Russian politician (born 1954)

Sergei Nikolayevich Lukin (Сергей Николаевич Лукин; born 7 July 1954) is a Russian politician serving as a senator from Voronezh Oblast since 24 September 2020.

== Career ==

Sergei Lukin was born on 7 July 1954 in Perlyovka, Semiluksky District, Voronezh Oblast. In 1976, he graduated from the Voronezh State University of Architecture and Civil Engineering. From 1979 to 2012, he worked at the House-building plant (DSK) in Voronezh. From 2001 to 2013, Lukin was the deputy of the Voronezh Oblast Duma. In April 2013, he was elected senator from Voronezh Oblast.
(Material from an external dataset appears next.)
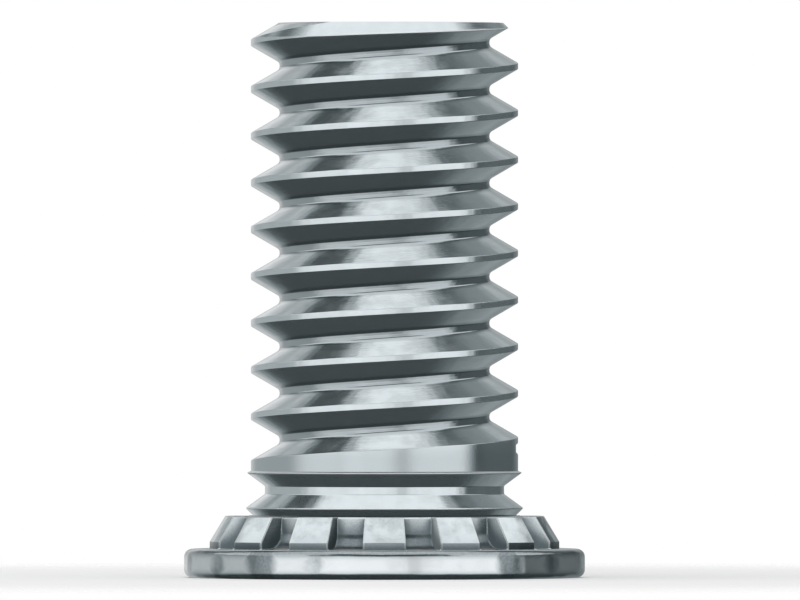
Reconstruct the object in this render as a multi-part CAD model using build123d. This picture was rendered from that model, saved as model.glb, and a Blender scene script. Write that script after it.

In 2020, he was re-appointed for the same position.

==Sanctions==
Sergei Lukin is under personal sanctions introduced by the European Union, the United Kingdom, the USA, Canada, Switzerland, Australia, Ukraine, New Zealand, for ratifying the decisions of the "Treaty of Friendship, Cooperation and Mutual Assistance between the Russian Federation and the Donetsk People's Republic and between the Russian Federation and the Luhansk People's Republic" and providing political and economic support for Russia's annexation of Ukrainian territories.